It all started with the Venus of Willendorf. Yep, beauty standards began during the Paleolithic Era, the later half of the Stone Age. Thanks, early Hominins! And those beauty standards haven’t let up since.
Magazines featuring stick-thin supermodels in the ’90s and blockbusters featuring glamazon movie starlets ushered our beauty neuroses into the forefront of our minds through the early 2000s. Then the tech and social media boom of the last decade has thrown trends – beauty, body, and more – at our blue-light-strained eyes faster than we can scroll.
You are not born into body and beauty shame. You learn it.
It’s learned through media, and even from those who love us, who pass down their insecurities and “preferences” to us both explicitly and subconsciously.
Unless you’ve grown up completely isolated from the outside world, or a mirror, chances are you’ve compared yourself to a beauty standard once or twice (or 10 million times).
Beauty standards are one of the most mentally (and physically) harmful stories humans have made up and spread.
A story is anything that isn’t a fact, and the idea there is a certain “better” way to look certainly isn’t a fact.
These lies break you down from the inside out.
How can you stop the cycle when beauty standards and trends are all around you, holding up a big shiny mirror inviting you to question yourself?
You only have power when you try to control what you can control and stop wasting your energy on trying to control the things you can’t.
You can’t control the stories floating around you.
So what can you control?
Your choices.
You are allowed to make choices about the types of thoughts you want to encourage in yourself and what you expose yourself to.
You can choose to question your thoughts and not spread them.
You didn’t create these expectations. You were taught these stories about beauty and aging. They have been reinforced all around you, for a long time.
You didn’t write the stories. You learned them but you don’t have to carry them with you.
You gain power when you choose to stop telling them and stop allowing them to keep you small.

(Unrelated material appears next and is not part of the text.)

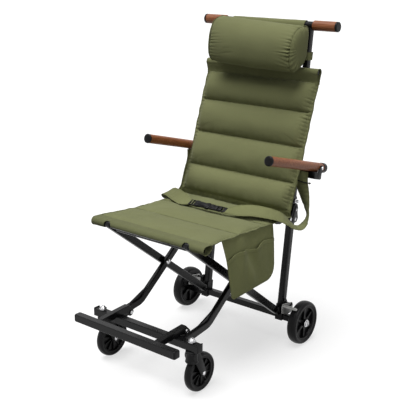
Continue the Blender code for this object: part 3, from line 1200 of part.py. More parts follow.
def add_seat_notches(body, seat):
    """Room for the braces' heads in the front hem, and for the legs at the rear corners."""
    clear = CLOTH / 2
    heading = FORWARD_UP
    across = (-heading[1], heading[0])
    lift = BRACE_DEPTH / 2 + clear
    back_off = BRACE_DEPTH * 4
    upper = (FRONT_TUBE[0] - across[0] * lift, FRONT_TUBE[1] - across[1] * lift)
    if upper[1] < FRONT_TUBE[1]:
        upper = (FRONT_TUBE[0] + across[0] * lift, FRONT_TUBE[1] + across[1] * lift)
    low = (upper[0] - heading[0] * back_off, upper[1] - heading[1] * back_off)
    notch = [(FRONT_TUBE[0] - BRACE_DEPTH, low[1] - BRACE_DEPTH), (low[0], low[1] - BRACE_DEPTH), low, upper,
             (upper[0], FRONT_TUBE[1] + BRACE_DEPTH), (FRONT_TUBE[0] - BRACE_DEPTH, FRONT_TUBE[1] + BRACE_DEPTH)]
    wide = BRACE_WIDTH / 2 + clear
    notches = bmesh.new()
    corners = bmesh.new()
    full = SEAT_REAR_FULL_Y
    corner = box_outline((full, LEG_PIVOT[1] - LEG_DEPTH * 2), (LEG_PIVOT[0] + LEG_DEPTH * 2, SEAT_HEIGHT_LIMIT))
    inner = LEG_X - LEG_WIDTH / 2 - clear
    for side, way in SIDES:
        prism(notch, way * BRACE_X - wide, way * BRACE_X + wide, notches)
        prism(corner, way * inner, way * (SEAT_HALF_WIDTH + LEG_WIDTH), corners)
    cut(body, seat, notches, "front_notches")
    cut(body, seat, corners, "rear_corners")


SEAT_HEIGHT_LIMIT = LEG_PIVOT[1] + LEG_DEPTH * 2


def add_pocket(body, mats):
    """Flat pocket hung under the seat's edge: a tall inner wall and a lower outer one."""
    outer_x = POCKET_X
    inner_x = POCKET_X - POCKET_DEPTH
    drop = CLOTH / 2 + SEAT_PAD_BELOW * seat_fullness(inner_x) + GAP
    top = []
    for k in range(POCKET_TOP_STEPS + 1):
        y = POCKET_FRONT_Y + (POCKET_REAR_Y - POCKET_FRONT_Y) * k / POCKET_TOP_STEPS
        top.append((y, seat_edge_z(y) - drop))
    lower = list(POCKET_LOWER)
    wall = top + lower
    front_panel = list(POCKET_MOUTH) + list(reversed(lower))
    pocket = add(body, "side_pocket", prism(front_panel, inner_x, outer_x), mats["canvas_olive"], smooth=False)
    centre = (sum(y for y, z in front_panel) / len(front_panel), sum(z for y, z in front_panel) / len(front_panel))
    seam = POCKET_WALL * 2.5
    room = []
    for y, z in front_panel:
        reach = math.hypot(y - centre[0], z - centre[1])
        shrink = (reach - seam * 1.5) / reach
        lifted = z + POCKET_DEPTH * 3 if (y, z) in POCKET_MOUTH else centre[1] + (z - centre[1]) * shrink
        room.append((centre[0] + (y - centre[0]) * shrink, lifted))
    cut(body, pocket, prism(room, inner_x + POCKET_WALL, outer_x - POCKET_WALL), "room")
    fuse(body, pocket, prism(wall, inner_x, inner_x + POCKET_WALL), "inner_wall")


def ribbon(points, width_ways, width, thickness):
    """A flat strap through 3-D points; each point has the direction of its width."""
    bm = bmesh.new()
    rings = []
    for i, point in enumerate(points):
        before, after = points[max(i - 1, 0)], points[min(i + 1, len(points) - 1)]
        along = (after - before).normalized()
        across = (width_ways[i] - along * width_ways[i].dot(along)).normalized()
        normal = along.cross(across).normalized()
        ring = [bm.verts.new(point + across * (sx * width / 2) + normal * (sn * thickness / 2))
                for sx, sn in ((-1, -1), (1, -1), (1, 1), (-1, 1))]
        rings.append(ring)
    for first, second in zip(rings, rings[1:]):
        join_rings(bm, first, second)
    bm.faces.new(rings[0])
    bm.faces.new(rings[-1])
    return bm


def smooth_route(controls, per_span=4):
    """Catmull-Rom points through the controls, each a vector."""
    points = []
    last = len(controls) - 1
    for i in range(last):
        p0, p1 = controls[max(i - 1, 0)], controls[i]
        p2, p3 = controls[i + 1], controls[min(i + 2, last)]
        for k in range(per_span):
            t = k / per_span
            points.append(0.5 * (2 * p1 + (p2 - p0) * t + (2 * p0 - 5 * p1 + 4 * p2 - p3) * t * t
                                 + (3 * p1 - p0 - 3 * p2 + p3) * t ** 3))
    points.append(controls[last])
    return points


def turned_way(heading_deg, rise_deg):
    heading, rise = math.radians(heading_deg), math.radians(rise_deg)
    return Vector((math.cos(heading) * math.cos(rise), math.sin(heading) * math.cos(rise), math.sin(rise)))


def belt_route(side, way, end_x):
    """Points and width directions of one strap, from the buckle to the armrest's bracket."""
    straight = (end_x, *buckle_centre(), 90, BUCKLE_LEAN_DEG)
    lead = [(end_x + way * STRAIGHT_LEAD, *buckle_centre(), 90, BUCKLE_LEAN_DEG)]
    on_seat = [(x, y, seat_edge_z(y) + above, heading, rise) for x, y, above, heading, rise in BELT_ON_SEAT[side]]
    loop = [(way * x, y, z, 90 + way * (heading - 90), rise) for x, y, z, heading, rise in BELT_LOOP]
    face = ARM_SHELF_FRONT_Y - GAP - BELT_THICKNESS / 2
    low = arm_z(ARM_SHELF_FRONT_Y, ARM_RADIUS + ARM_SHELF_THICKNESS)
    top = [(way * BELT_TOP[0], face, low - STRAIGHT_LEAD / 2, 180 if way > 0 else 0, 0),
           (way * BELT_TOP[0], face, BELT_TOP[1], 180 if way > 0 else 0, 0)]
    controls = lead + on_seat + loop + top
    points = [Vector(straight[:3])] + smooth_route([Vector(entry[:3]) for entry in controls], 3)
    ways = [turned_way(*straight[3:])] + smooth_route([turned_way(*entry[3:]) for entry in controls], 3)
    return points, ways


def add_belt(body, mats):
    """Two straps and the buckle between them."""
    ends = {"left": SOCKET_START_X - GAP, "right": SOCKET_START_X + SOCKET_LENGTH + TONGUE_LENGTH + 2 * GAP}
    for side, way in SIDES:
        points, ways = belt_route(side, way, ends[side])
        add(body, f"belt_{side}", ribbon(points, ways, BELT_WIDTH, BELT_THICKNESS), mats["webbing_olive"])
    add_buckle(body, mats)


def buckle_centre():
    """Side-view centre of the buckle, lying on the seat."""
    return (BUCKLE_Y, seat_edge_z(BUCKLE_Y) + BUCKLE_ABOVE_SEAT)


def buckle_plate(outline, thickness, bm=None):
    """A plate in the belt's leaning plane, from (x, across) points."""
    bm = bm or bmesh.new()
    lean = math.radians(BUCKLE_LEAN_DEG)
    across = Vector((0, math.cos(lean), math.sin(lean)))
    normal = Vector((0, -math.sin(lean), math.cos(lean)))
    layers = []
    for side in (-1, 1):
        layers.append([bm.verts.new(Vector((x, *buckle_centre())) + across * a + normal * (side * thickness / 2))
                       for x, a in outline])
    join_rings(bm, *layers)
    for layer in layers:
        bm.faces.new(layer)
    return bm


def half_buckle(wide_x, narrow_x, height):
    """Outline of one half: full height at its mouth, drawn in to the strap's end."""
    shoulder = wide_x + (narrow_x - wide_x) * 0.55
    return [(wide_x, -height / 2), (shoulder, -height / 2), (narrow_x, -BUCKLE_END_HEIGHT / 2),
            (narrow_x, BUCKLE_END_HEIGHT / 2), (shoulder, height / 2), (wide_x, height / 2)]


def flat_box(x0, x1, height):
    return [(x0, -height / 2), (x1, -height / 2), (x1, height / 2), (x0, height / 2)]


def add_buckle(body, mats):
    mouth = SOCKET_START_X + SOCKET_LENGTH
    socket = add(body, "buckle_socket", buckle_plate(half_buckle(mouth, SOCKET_START_X, SOCKET_HEIGHT),
                                                     SOCKET_THICKNESS), mats["moulded_black"], smooth=False)
    soften(socket)
    slot = buckle_plate(flat_box(mouth - PRONG_LENGTH - 2 * GAP, mouth + TONGUE_LENGTH, PRONG_HEIGHT + 2 * GAP),
                        PRONG_THICKNESS + 2 * GAP)
    cut(body, socket, slot, "slot")
    slide = Body("buckle_slide", (mouth, *buckle_centre()), body)
    start = mouth + GAP
    tongue = add(slide, "buckle_tongue", buckle_plate(half_buckle(start, start + TONGUE_LENGTH, TONGUE_HEIGHT),
                                                      TONGUE_THICKNESS), mats["moulded_black"], smooth=False)
    soften(tongue)
    prong = buckle_plate(flat_box(mouth - PRONG_LENGTH, start + PRONG_LENGTH, PRONG_HEIGHT), PRONG_THICKNESS)
    fuse(slide, tongue, prong, "prong")


def build():
    clear_scene()
    mats = make_materials()
    rear = Body("rear_frame", (0, 0, 0))
    brace = Body("brace_frame", (0, *BRACE_PIVOT), rear)
    leg = Body("leg_frame", (0, *SCISSOR), brace)
    carriage = Body("mast_carriage", (0, line_y(UPRIGHT_TOP_Z), UPRIGHT_TOP_Z), rear)
    back = Body("back_frame", (0, *KNUCKLE), carriage)
    footrest = Body("footrest", (0, FOOT_HINGE_Y, FOOT_HINGE_Z), leg)
    build_rear_frame(rear, mats)
    build_brace_frame(brace, mats)
    build_leg_frame(leg, mats)
    build_footrest(footrest, mats)
    build_carriage(carriage, mats)
    build_back_frame(back, mats)
    for side, way in SIDES:
        build_rear_wheel(rear, side, way, mats)
        build_brake(rear, side, way, mats)
        build_caster(leg, side, way, mats)
        build_armrest(back, side, way, mats)
        build_latch(back, side, way, mats)
    add_back_cover(back, mats)
    add_pillow(back, mats)
    add_seat(brace, mats)
    add_pocket(brace, mats)
    add_belt(leg, mats)


build()
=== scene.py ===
"""Folding transport chair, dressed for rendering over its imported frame.

All coordinates are metres in the frame's own space. Side-view places measured on the
photograph are given through at(), which adds the chair's shift along Y.
"""
import json
import math

import bpy
from mathutils import Matrix, Vector, noise


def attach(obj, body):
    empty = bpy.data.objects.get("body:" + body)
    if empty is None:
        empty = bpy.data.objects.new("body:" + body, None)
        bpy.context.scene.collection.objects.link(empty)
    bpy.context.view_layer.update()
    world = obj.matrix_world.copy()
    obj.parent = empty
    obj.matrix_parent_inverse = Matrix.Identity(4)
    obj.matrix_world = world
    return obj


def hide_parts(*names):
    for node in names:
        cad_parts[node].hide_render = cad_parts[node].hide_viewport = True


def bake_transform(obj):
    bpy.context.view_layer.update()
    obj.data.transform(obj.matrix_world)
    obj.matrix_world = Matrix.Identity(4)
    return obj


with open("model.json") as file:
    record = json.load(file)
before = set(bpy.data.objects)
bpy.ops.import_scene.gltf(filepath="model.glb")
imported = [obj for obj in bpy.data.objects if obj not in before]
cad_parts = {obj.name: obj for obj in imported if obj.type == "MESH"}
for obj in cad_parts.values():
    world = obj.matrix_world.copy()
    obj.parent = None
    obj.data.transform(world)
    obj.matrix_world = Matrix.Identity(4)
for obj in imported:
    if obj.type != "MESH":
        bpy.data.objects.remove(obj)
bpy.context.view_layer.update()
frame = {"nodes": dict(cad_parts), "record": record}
NODES = frame["nodes"]

# Chair's shift along Y
SHIFT = 0.03677
# Lean of the posts, and a point on their line
LEAN = math.radians(6.52)
POST_Y = 0.2110
POST_Z = 0.1000
POST_X = 0.1630

SIDES = (("left", -1), ("right", 1))

# Thickness of plain cloth and of the seat's sleeves, and the radius of a stitch
CLOTH = 0.0013
SEAT_CLOTH = 0.0016
STITCH = 0.00035
# Radius of the cord in a bound edge, and how far from a seam the cloth is held by it
CORD = 0.0024
SEAM_GRIP = 0.0026
# From one gather to the next along a panel's side band
GATHER = 0.0125
# Cloth simulation that fills the padded pieces
FILL_FRAMES = 20
STIFFNESS = 15.0
BENDING_STIFFNESS = 0.4


def at(x, y, z):
    """A place given with y in the photograph's side view."""
    return Vector((x, y + SHIFT, z))


def post_y(z):
    """Where the posts' middle line is at a height."""
    return POST_Y + (z - POST_Z) * math.tan(LEAN)


def fill(tree, node, sockets):
    """Sets or links inputs of a node, by name or number."""
    for key, value in sockets.items():
        if isinstance(value, bpy.types.NodeSocket):
            tree.links.new(value, node.inputs[key])
        else:
            node.inputs[key].default_value = value


def add_node(tree, kind, sockets, **own):
    """A new node with its own settings and its inputs."""
    node = tree.nodes.new(kind)
    for key, value in own.items():
        setattr(node, key, value)
    fill(tree, node, sockets)
    return node


def calc(tree, operation, *values):
    """The result of a maths node on values or other nodes' results."""
    return add_node(tree, "ShaderNodeMath", dict(enumerate(values)), operation=operation).outputs[0]


def new_material(name):
    """A material, its tree and its shader."""
    material = bpy.data.materials.new(name)
    material.use_nodes = True
    tree = material.node_tree
    return material, tree, tree.nodes["Principled BSDF"]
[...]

It’s time to ask yourself, “Who’s telling the stories now?” Is it you? Have you been perpetuating the pain?
It’s your choice whether or not you buy into a story and take it as your own.
“I feel really sure that I look fat”
“My wrinkles age me 50 years”… or whatever it is you are telling yourself.
Those are just a couple of my things. There are a million different forms of this. You have your own unique set of stories keeping you small.
Start by questioning your stories. Ask yourself, is it really true? Is it objectively, undoubtedly true?
Spoiler: It’s not ‘true’. You and I both know it’s subjective.
When you repeat shame-filled stories to yourself you’re encouraging them in yourself. Where you put your focus becomes your reality. Repeating them means you’re not questioning what is real and true. You’re not focused on facts.
Nip this habit in the bud by asking yourself what is true. What is objectively true? Become a questioner of your thoughts. Ask yourself is the opposite of what I’m thinking equally true?
What’s true is there’s a number on a scale. Is that a problem? No. Not necessarily. Any shame or guilt you attach to that number is a story.
You don’t have to make it mean something about you.
You decide how you want to deal with these stories and whether or not you perpetuate them in yourself or others. Do you want to keep telling stories that harm you to yourself again and again, or not?
You have an incredible opportunity to help stop this cycle of creating drama.
When you begin to recognize the oppressor is the story you create, you start taking responsibility for your part empowering yourself to move out of drama.
Rejecting stories doesn’t happen overnight, just like internalizing them didn’t happen overnight. Becoming conscious and moving towards empowerment happens one choice at a time. The choice to believe the stories or not.
You can’t control the conversation around you but you can control whether or not you participate.
Ultimately, like everything else in life, the choice is yours.
As a conscious leader, it’s your responsibility to challenge your stories. And WOW, there are a lot surrounding both beauty and aging. It’s an uphill battle, for sure.
You’re not alone. We’re all impacted by the society around us. Everyone experiences stories about appearance. These presumptions and judgments affect every single person, regardless of gender identity, and can impact self-esteem, confidence, and more.
When you recognize how you’re contributing to keeping yourself small, you can use your self-awareness to regain the power you have been giving away and losing.
Each realization you have about how you’re judging yourself is an opportunity to break free from those limiting mindsets and stories.